DATASET:
Start

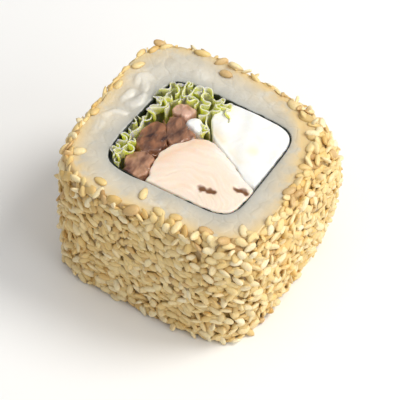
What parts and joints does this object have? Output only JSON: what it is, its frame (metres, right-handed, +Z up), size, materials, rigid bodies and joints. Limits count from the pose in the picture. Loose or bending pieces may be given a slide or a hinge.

End
Start

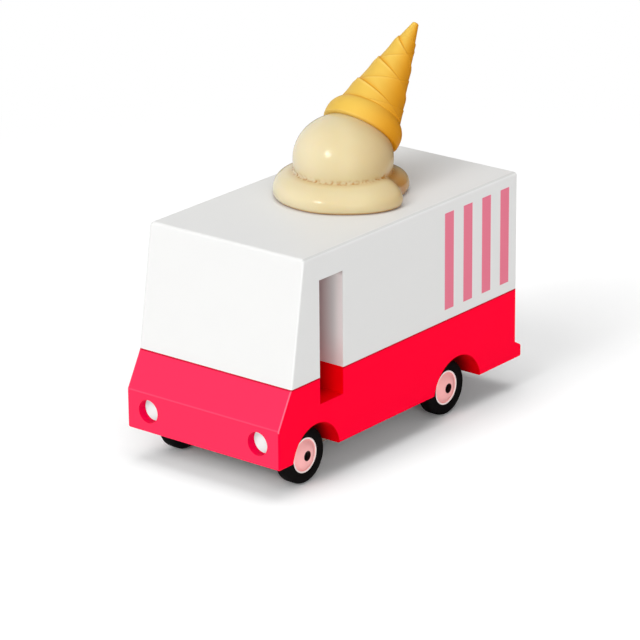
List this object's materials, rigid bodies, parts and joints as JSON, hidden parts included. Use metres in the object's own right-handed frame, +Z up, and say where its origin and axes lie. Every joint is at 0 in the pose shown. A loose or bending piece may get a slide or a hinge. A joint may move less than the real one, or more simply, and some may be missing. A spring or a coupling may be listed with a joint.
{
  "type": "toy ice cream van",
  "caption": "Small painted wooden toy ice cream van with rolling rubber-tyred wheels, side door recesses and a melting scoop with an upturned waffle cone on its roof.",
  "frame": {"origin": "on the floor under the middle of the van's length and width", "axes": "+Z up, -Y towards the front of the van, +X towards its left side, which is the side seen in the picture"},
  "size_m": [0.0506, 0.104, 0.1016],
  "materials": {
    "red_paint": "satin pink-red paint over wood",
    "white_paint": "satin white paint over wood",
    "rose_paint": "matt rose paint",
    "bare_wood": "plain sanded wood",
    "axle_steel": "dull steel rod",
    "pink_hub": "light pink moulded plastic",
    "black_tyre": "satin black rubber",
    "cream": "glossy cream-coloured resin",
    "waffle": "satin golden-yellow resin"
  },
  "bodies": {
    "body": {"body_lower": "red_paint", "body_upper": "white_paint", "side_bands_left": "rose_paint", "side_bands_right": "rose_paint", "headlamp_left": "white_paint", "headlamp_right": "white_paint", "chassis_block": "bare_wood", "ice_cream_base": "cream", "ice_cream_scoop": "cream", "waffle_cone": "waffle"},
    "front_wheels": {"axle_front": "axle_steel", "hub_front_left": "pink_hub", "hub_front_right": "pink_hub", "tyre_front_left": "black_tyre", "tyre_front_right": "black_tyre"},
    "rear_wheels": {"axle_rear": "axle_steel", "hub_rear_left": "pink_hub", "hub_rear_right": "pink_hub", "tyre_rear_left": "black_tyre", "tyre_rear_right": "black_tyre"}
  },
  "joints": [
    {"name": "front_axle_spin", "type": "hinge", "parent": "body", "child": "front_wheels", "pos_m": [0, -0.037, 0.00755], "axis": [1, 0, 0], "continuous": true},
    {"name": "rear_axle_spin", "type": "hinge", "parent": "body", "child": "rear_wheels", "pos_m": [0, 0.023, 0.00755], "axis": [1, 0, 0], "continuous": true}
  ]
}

End

EXERCISE GOAL: Copy all lines above containing the string "metres".

ANSWER TO THIS EXERCISE:
What parts and joints does this object have? Output only JSON: what it is, its frame (metres, right-handed, +Z up), size, materials, rigid bodies and joints. Limits count from the pose in the picture. Loose or bending pieces may be given a slide or a hinge.
List this object's materials, rigid bodies, parts and joints as JSON, hidden parts included. Use metres in the object's own right-handed frame, +Z up, and say where its origin and axes lie. Every joint is at 0 in the pose shown. A loose or bending piece may get a slide or a hinge. A joint may move less than the real one, or more simply, and some may be missing. A spring or a coupling may be listed with a joint.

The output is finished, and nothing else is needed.